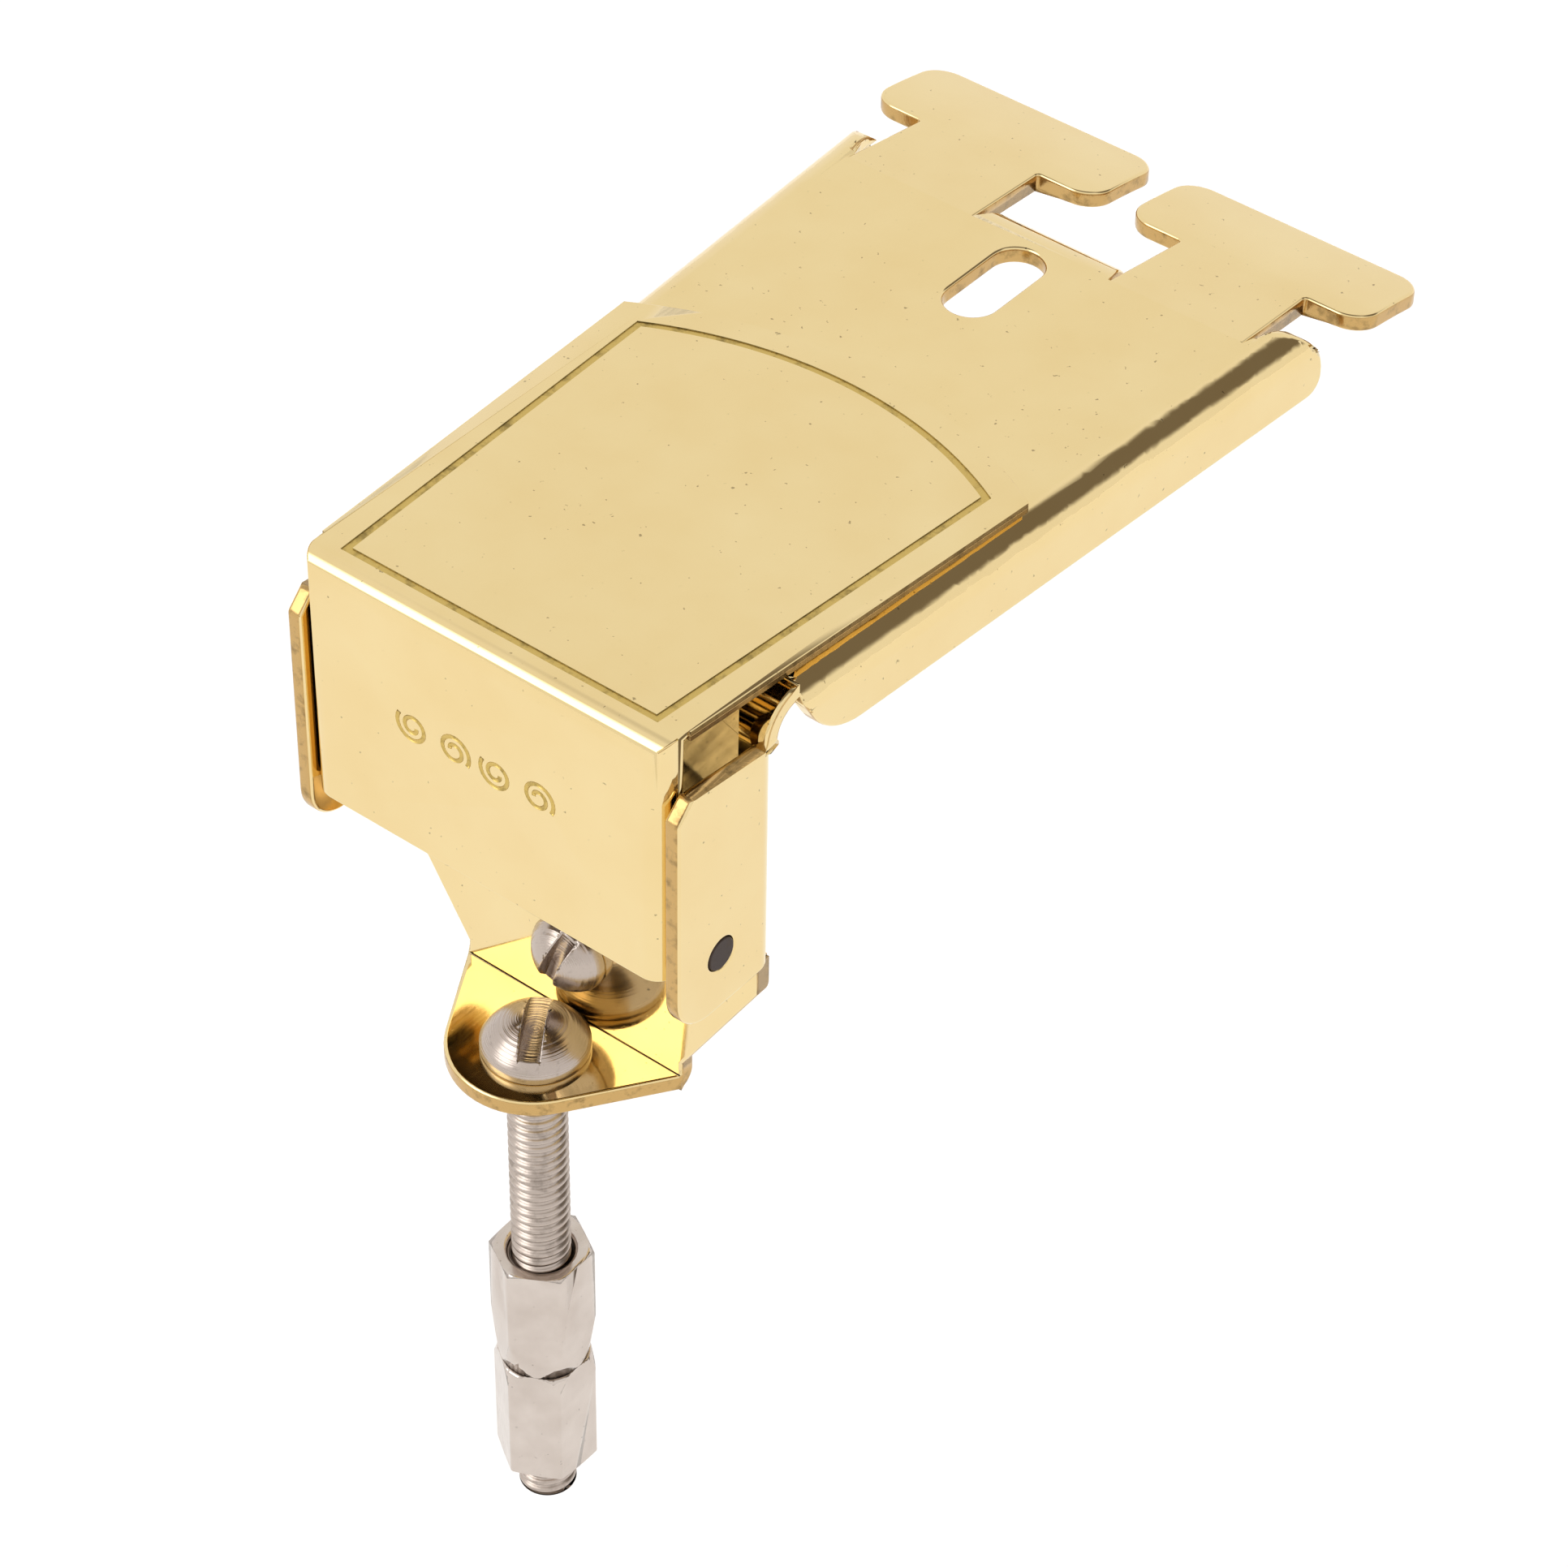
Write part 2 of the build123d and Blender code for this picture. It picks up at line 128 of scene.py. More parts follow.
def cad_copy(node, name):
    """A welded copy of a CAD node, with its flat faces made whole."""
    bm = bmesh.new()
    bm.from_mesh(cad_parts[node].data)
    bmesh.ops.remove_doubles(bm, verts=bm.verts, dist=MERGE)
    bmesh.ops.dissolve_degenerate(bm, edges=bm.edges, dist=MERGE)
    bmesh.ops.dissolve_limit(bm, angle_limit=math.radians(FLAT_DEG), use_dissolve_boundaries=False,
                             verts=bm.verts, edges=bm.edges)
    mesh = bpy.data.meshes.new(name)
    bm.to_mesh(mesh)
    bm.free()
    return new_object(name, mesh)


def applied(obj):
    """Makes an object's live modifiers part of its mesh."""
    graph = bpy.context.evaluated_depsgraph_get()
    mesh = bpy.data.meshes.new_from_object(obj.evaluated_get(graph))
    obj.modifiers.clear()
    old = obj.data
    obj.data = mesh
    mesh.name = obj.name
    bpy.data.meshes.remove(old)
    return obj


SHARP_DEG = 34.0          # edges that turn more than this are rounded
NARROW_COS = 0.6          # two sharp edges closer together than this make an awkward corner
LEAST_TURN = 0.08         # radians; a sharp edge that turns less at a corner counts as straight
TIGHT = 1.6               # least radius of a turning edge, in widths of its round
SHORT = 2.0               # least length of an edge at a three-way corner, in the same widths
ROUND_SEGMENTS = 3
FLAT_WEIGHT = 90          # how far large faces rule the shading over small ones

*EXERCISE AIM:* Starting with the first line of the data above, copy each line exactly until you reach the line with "return new_object(name, mesh)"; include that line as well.

*FINAL ANSWER:*
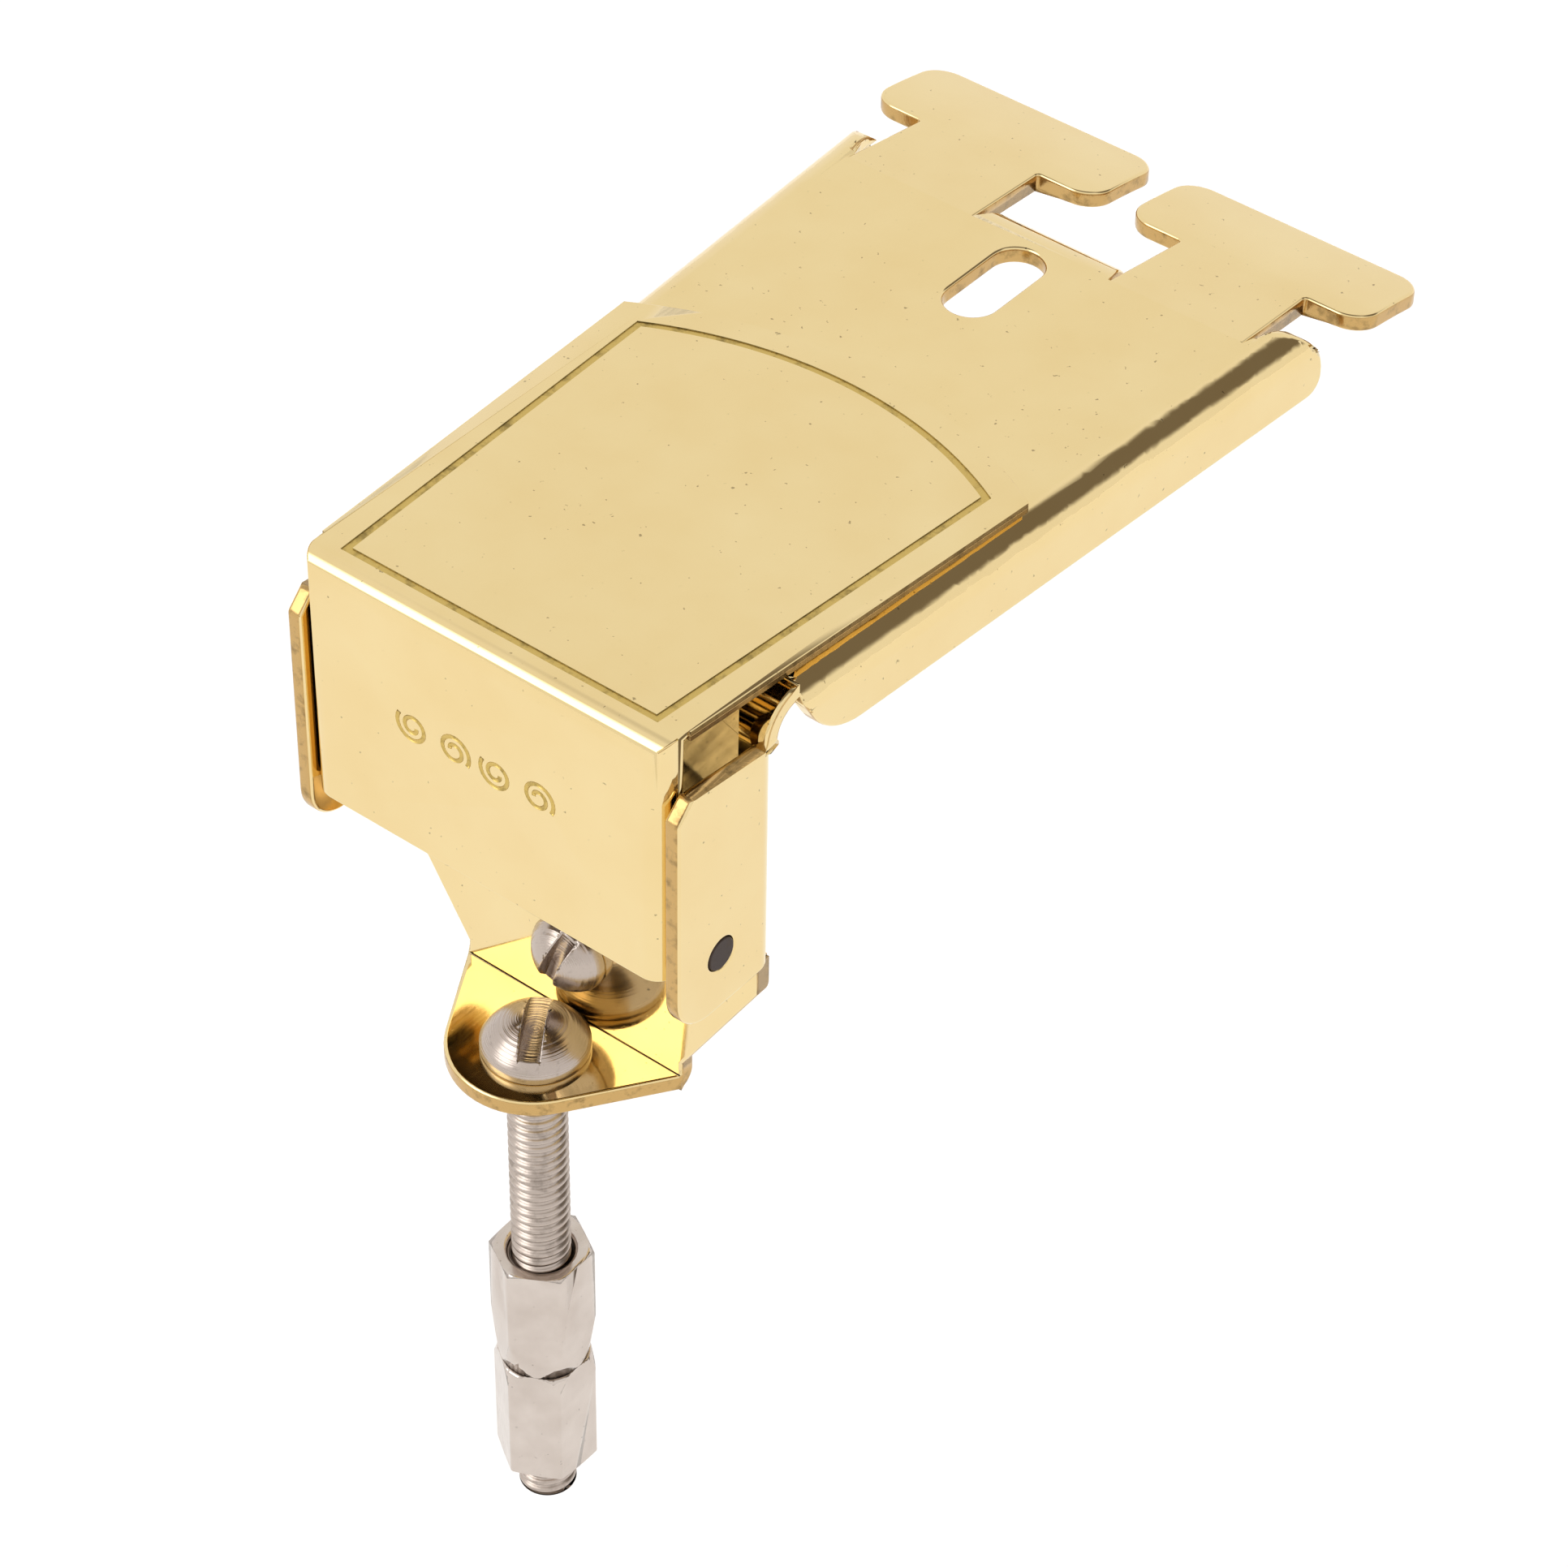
Write part 2 of the build123d and Blender code for this picture. It picks up at line 128 of scene.py. More parts follow.
def cad_copy(node, name):
    """A welded copy of a CAD node, with its flat faces made whole."""
    bm = bmesh.new()
    bm.from_mesh(cad_parts[node].data)
    bmesh.ops.remove_doubles(bm, verts=bm.verts, dist=MERGE)
    bmesh.ops.dissolve_degenerate(bm, edges=bm.edges, dist=MERGE)
    bmesh.ops.dissolve_limit(bm, angle_limit=math.radians(FLAT_DEG), use_dissolve_boundaries=False,
                             verts=bm.verts, edges=bm.edges)
    mesh = bpy.data.meshes.new(name)
    bm.to_mesh(mesh)
    bm.free()
    return new_object(name, mesh)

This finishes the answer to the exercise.